In November the Yankees depart, leaving the house in a terrible shambles, and the rest of the slaves except Iris and Amos leave with them, fleeing for better pastures. Emma is horrified at this, although frankly I don’t see why, since it sucks so badly for her that it’s probably about a thousand times worse for her slaves, so why wouldn’t they leave? Rachel talks constantly about how she feels like a heroine for resisting the Yankees, although she doesn’t actually appear to have done very much, but hey, neither has Emma.

In December Elizabeth, the baby, comes down with a fever and dies a few days later. This is the last straw, causing Emma a lot of despondent writing about how the last ray of hope is gone from their lives, and “I am growing thin and feel weak. I can no longer even weep.” Christmas comes again, and they don’t celebrate it. Again.

The end. Seriously.

In the epilogue, we learn that Emma and Tally were married in 1865 or 1866 and had two children. Aunt Caroline remained in the home and turned it into an orphanage, where Rachel helped only occasionally.

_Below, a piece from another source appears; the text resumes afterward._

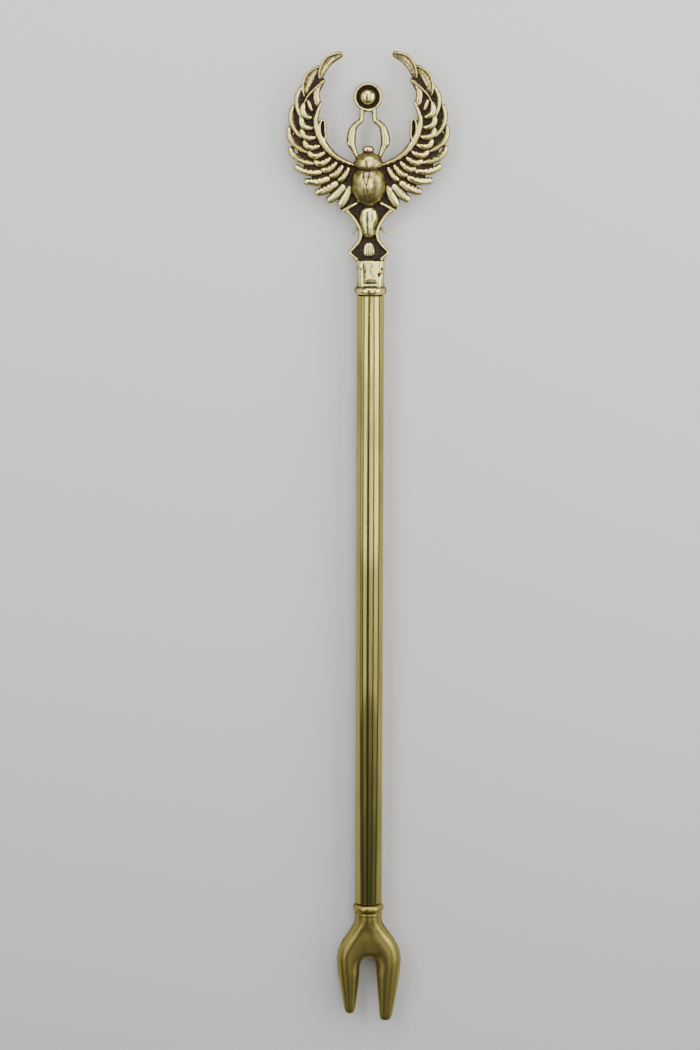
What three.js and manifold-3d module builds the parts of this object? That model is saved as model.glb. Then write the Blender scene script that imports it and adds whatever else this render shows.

Rating: D. I really hated this book. Emma, as mentioned before, is a complete drip. The writing is such a caricature of what it “feels like” a mid-Victorian girl would write that it doesn’t feel true-to-life at all. There’s really very little plot there, even for the pretty thin standards of a DA book, and the whole thing is unbearably frustrating and short. I truly do not understand why Bess Brennan, the protagonist of another DA book from a few weeks ago, was so enthusiastic about getting to play Cousin Rachel, because Rachel is a complete loon. Don’t read this book and scratch it from the DA canon.